## [Directions]
Repeat, exactly as written, every line from the one holding "Keep writing the" through the one holding "glow: float = 0.0". Leave out all other lines.

## [Rows]
☆ ☆ ☆
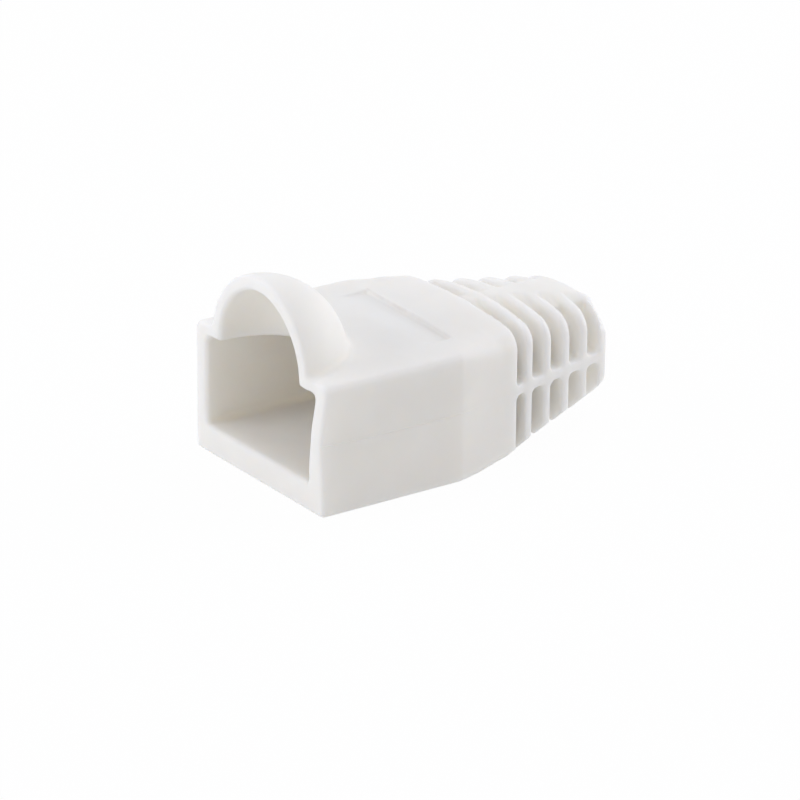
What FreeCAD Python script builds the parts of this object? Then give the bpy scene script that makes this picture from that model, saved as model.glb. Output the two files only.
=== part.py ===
☆ ☆ ☆
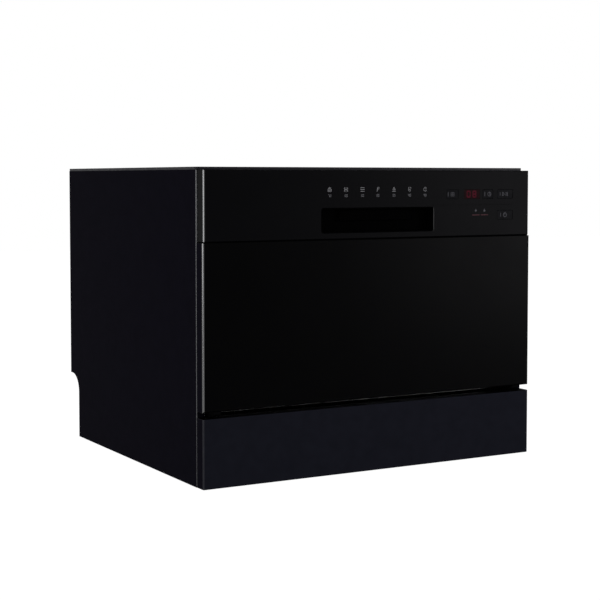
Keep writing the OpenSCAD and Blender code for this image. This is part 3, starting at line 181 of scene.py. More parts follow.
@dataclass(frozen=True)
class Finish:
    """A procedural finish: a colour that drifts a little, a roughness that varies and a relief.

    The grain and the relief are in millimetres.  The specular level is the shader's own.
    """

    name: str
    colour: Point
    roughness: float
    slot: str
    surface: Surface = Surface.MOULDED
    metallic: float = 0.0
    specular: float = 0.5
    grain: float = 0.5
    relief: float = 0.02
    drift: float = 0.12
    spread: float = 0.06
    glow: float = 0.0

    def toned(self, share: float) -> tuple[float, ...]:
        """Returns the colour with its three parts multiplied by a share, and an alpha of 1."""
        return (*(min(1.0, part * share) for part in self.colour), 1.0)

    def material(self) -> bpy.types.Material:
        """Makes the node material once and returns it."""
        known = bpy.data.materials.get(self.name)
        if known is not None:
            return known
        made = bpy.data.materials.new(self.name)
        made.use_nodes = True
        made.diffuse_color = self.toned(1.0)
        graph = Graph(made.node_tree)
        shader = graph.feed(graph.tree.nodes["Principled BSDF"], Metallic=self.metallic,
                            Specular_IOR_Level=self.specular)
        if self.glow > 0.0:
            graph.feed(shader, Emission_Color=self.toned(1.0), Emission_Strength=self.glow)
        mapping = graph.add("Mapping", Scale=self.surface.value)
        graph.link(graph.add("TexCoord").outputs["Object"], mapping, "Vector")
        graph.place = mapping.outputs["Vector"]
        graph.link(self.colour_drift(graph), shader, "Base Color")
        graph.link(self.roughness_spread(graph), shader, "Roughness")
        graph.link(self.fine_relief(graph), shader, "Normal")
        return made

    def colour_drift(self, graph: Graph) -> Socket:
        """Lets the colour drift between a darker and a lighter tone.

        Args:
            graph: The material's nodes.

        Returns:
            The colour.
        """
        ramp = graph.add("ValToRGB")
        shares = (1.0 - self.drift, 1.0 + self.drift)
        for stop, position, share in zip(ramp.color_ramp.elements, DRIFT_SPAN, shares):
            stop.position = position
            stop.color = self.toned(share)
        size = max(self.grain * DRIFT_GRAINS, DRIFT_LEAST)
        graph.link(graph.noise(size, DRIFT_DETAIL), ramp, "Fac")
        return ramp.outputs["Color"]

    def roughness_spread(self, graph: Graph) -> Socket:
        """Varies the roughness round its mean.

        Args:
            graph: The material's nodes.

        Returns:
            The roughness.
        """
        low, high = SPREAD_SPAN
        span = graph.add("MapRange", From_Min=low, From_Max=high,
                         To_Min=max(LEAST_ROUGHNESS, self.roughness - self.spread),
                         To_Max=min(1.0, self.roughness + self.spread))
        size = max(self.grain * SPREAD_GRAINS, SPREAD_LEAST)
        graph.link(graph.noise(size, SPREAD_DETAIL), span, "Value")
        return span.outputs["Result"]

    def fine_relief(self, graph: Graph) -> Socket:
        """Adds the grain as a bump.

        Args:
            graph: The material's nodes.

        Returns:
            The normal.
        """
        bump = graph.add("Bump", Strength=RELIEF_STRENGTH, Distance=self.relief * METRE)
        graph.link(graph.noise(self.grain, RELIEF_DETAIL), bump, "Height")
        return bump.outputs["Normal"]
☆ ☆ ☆
## [Result of this task]
Keep writing the OpenSCAD and Blender code for this image. This is part 3, starting at line 181 of scene.py. More parts follow.
@dataclass(frozen=True)
class Finish:
    """A procedural finish: a colour that drifts a little, a roughness that varies and a relief.

    The grain and the relief are in millimetres.  The specular level is the shader's own.
    """

    name: str
    colour: Point
    roughness: float
    slot: str
    surface: Surface = Surface.MOULDED
    metallic: float = 0.0
    specular: float = 0.5
    grain: float = 0.5
    relief: float = 0.02
    drift: float = 0.12
    spread: float = 0.06
    glow: float = 0.0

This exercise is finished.